— PROBLEM DESCRIPTION —
The lines to reproduce run from the first one through the line containing "coil(spring_room_r - 0.5, 0.25, button_x". Reproduce them exactly.

--------------------------------------------------

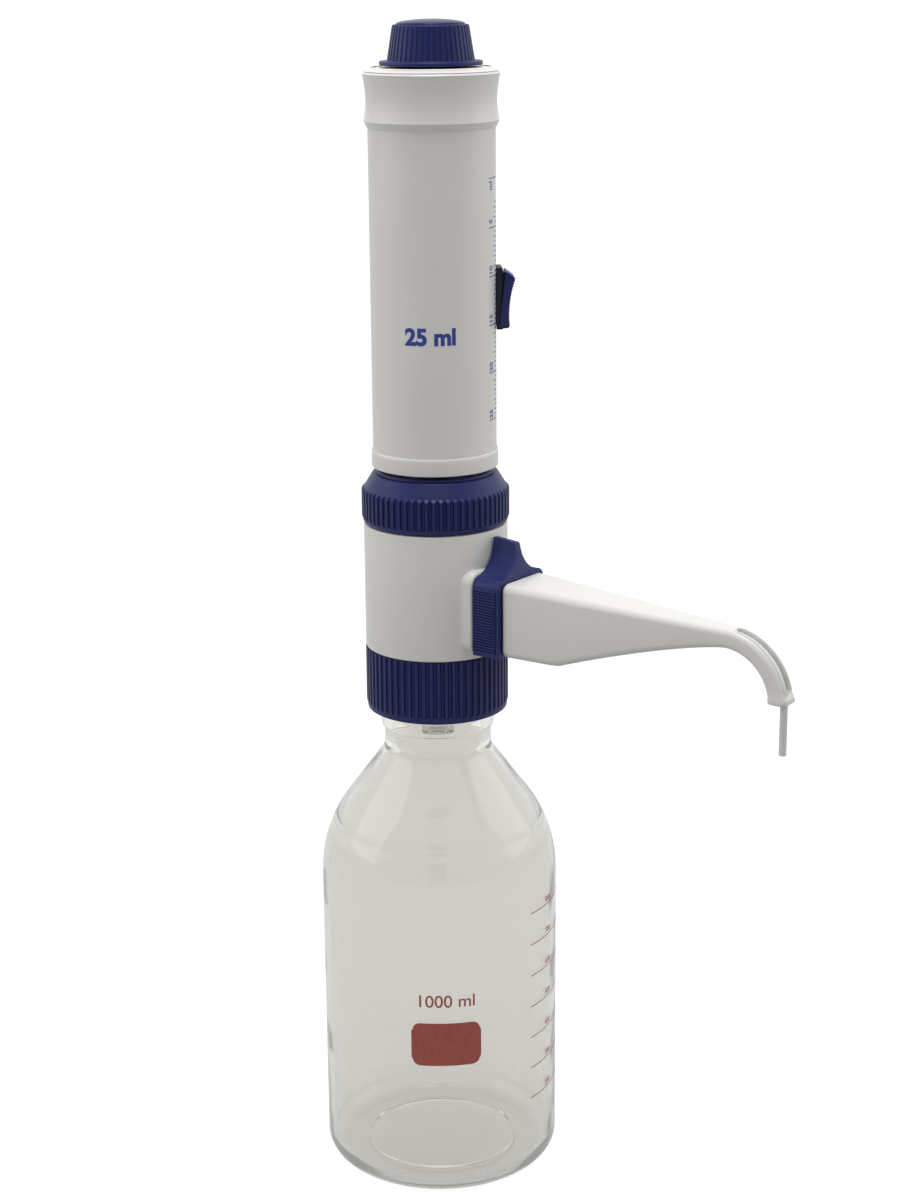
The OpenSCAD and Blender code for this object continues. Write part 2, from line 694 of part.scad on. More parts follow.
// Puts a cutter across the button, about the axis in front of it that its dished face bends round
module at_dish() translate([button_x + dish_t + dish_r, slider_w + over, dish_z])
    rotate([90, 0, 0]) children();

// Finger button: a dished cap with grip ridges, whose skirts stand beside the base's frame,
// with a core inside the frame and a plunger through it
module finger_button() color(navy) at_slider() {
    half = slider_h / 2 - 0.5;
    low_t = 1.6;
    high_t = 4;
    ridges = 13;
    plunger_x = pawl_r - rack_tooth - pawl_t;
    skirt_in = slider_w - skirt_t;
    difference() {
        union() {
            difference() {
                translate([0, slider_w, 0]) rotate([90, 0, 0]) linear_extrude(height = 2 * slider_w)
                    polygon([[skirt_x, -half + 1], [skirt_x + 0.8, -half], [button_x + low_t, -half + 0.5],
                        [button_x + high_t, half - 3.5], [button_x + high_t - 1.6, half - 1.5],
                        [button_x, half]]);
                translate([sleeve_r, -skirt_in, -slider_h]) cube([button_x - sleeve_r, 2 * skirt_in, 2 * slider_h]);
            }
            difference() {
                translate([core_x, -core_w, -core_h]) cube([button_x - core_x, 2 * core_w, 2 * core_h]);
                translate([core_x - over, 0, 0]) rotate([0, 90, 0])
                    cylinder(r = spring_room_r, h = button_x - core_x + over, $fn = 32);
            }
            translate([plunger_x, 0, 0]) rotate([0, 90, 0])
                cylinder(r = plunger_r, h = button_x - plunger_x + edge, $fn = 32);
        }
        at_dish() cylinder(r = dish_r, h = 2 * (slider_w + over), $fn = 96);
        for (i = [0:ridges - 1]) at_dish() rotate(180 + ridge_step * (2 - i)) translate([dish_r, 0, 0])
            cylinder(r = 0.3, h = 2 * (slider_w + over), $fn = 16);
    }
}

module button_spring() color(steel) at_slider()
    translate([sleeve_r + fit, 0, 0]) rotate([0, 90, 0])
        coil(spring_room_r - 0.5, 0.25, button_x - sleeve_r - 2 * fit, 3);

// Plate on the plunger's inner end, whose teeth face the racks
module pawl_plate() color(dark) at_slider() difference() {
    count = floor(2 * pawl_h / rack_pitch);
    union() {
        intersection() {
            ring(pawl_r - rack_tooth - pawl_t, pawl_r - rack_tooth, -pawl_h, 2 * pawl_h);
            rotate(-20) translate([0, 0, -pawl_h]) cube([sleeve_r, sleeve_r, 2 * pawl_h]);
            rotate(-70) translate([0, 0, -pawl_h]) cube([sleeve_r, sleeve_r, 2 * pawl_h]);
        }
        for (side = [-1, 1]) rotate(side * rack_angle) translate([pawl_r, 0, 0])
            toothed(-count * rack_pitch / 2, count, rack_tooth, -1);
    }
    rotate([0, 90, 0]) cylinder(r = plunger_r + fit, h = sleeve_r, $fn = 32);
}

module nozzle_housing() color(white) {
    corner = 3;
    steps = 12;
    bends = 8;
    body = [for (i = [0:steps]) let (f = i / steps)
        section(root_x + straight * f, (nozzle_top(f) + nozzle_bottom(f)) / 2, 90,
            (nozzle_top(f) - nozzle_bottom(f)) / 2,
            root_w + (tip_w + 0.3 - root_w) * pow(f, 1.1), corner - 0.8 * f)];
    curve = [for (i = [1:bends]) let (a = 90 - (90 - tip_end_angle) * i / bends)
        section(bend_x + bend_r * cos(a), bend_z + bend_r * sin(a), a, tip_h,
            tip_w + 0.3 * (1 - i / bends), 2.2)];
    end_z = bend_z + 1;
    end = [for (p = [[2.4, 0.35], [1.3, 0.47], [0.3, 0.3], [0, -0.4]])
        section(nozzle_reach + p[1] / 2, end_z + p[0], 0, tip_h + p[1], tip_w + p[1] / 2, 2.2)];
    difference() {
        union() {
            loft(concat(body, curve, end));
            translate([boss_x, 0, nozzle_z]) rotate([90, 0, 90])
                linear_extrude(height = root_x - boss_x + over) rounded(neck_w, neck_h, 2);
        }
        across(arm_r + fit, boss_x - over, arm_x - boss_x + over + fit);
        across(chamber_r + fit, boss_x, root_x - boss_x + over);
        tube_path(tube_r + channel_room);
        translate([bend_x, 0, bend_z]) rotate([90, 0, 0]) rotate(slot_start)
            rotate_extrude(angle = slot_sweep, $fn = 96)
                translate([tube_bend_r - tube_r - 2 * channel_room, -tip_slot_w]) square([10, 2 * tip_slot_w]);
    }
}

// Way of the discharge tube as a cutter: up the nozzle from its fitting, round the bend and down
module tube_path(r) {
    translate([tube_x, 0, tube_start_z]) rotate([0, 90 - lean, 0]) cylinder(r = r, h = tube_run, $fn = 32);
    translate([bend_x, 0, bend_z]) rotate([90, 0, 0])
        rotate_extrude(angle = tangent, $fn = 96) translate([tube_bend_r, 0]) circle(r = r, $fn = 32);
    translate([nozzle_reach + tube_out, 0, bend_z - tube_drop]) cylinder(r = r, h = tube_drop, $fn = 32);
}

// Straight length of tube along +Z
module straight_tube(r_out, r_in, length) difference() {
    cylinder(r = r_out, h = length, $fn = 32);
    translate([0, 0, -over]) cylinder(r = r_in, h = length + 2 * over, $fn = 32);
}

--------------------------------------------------

— TASK SOLUTION —
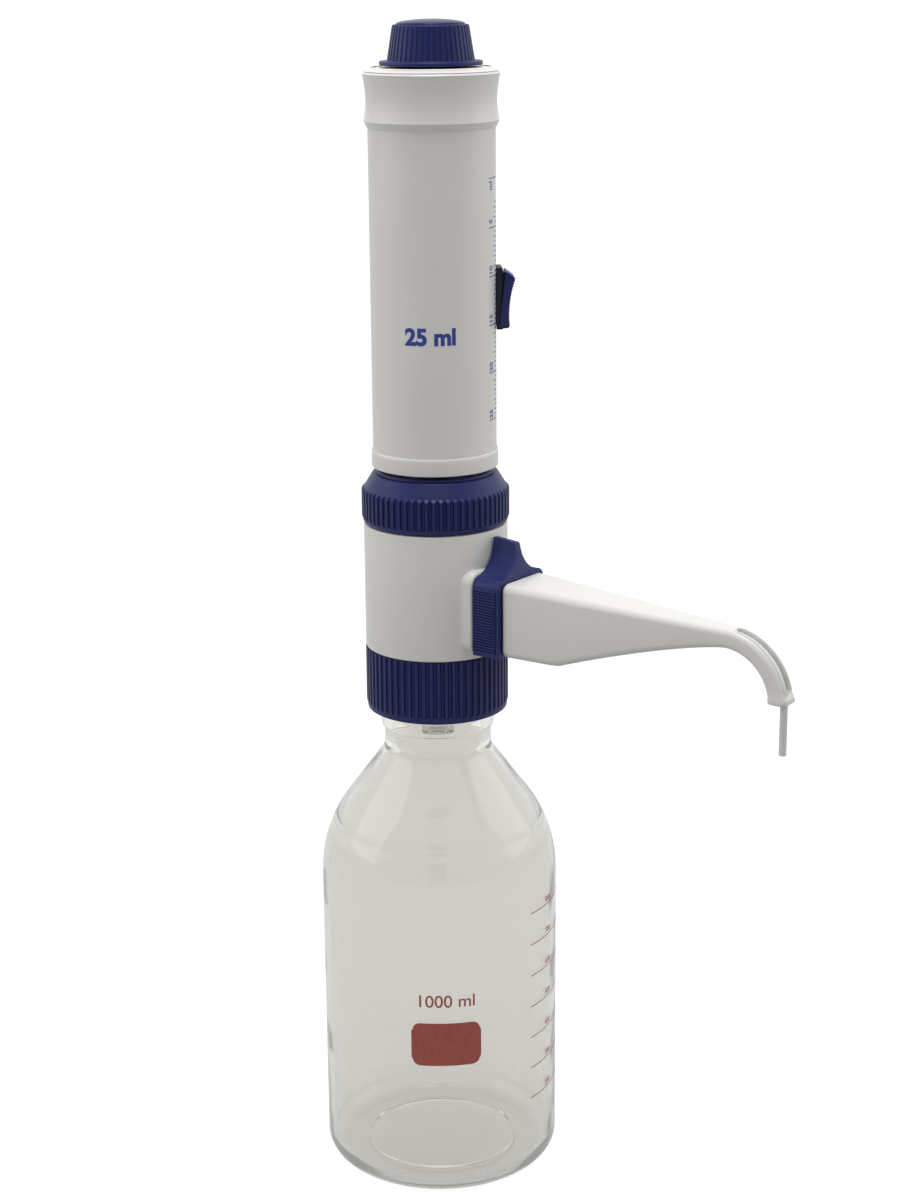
The OpenSCAD and Blender code for this object continues. Write part 2, from line 694 of part.scad on. More parts follow.
// Puts a cutter across the button, about the axis in front of it that its dished face bends round
module at_dish() translate([button_x + dish_t + dish_r, slider_w + over, dish_z])
    rotate([90, 0, 0]) children();

// Finger button: a dished cap with grip ridges, whose skirts stand beside the base's frame,
// with a core inside the frame and a plunger through it
module finger_button() color(navy) at_slider() {
    half = slider_h / 2 - 0.5;
    low_t = 1.6;
    high_t = 4;
    ridges = 13;
    plunger_x = pawl_r - rack_tooth - pawl_t;
    skirt_in = slider_w - skirt_t;
    difference() {
        union() {
            difference() {
                translate([0, slider_w, 0]) rotate([90, 0, 0]) linear_extrude(height = 2 * slider_w)
                    polygon([[skirt_x, -half + 1], [skirt_x + 0.8, -half], [button_x + low_t, -half + 0.5],
                        [button_x + high_t, half - 3.5], [button_x + high_t - 1.6, half - 1.5],
                        [button_x, half]]);
                translate([sleeve_r, -skirt_in, -slider_h]) cube([button_x - sleeve_r, 2 * skirt_in, 2 * slider_h]);
            }
            difference() {
                translate([core_x, -core_w, -core_h]) cube([button_x - core_x, 2 * core_w, 2 * core_h]);
                translate([core_x - over, 0, 0]) rotate([0, 90, 0])
                    cylinder(r = spring_room_r, h = button_x - core_x + over, $fn = 32);
            }
            translate([plunger_x, 0, 0]) rotate([0, 90, 0])
                cylinder(r = plunger_r, h = button_x - plunger_x + edge, $fn = 32);
        }
        at_dish() cylinder(r = dish_r, h = 2 * (slider_w + over), $fn = 96);
        for (i = [0:ridges - 1]) at_dish() rotate(180 + ridge_step * (2 - i)) translate([dish_r, 0, 0])
            cylinder(r = 0.3, h = 2 * (slider_w + over), $fn = 16);
    }
}

module button_spring() color(steel) at_slider()
    translate([sleeve_r + fit, 0, 0]) rotate([0, 90, 0])
        coil(spring_room_r - 0.5, 0.25, button_x - sleeve_r - 2 * fit, 3);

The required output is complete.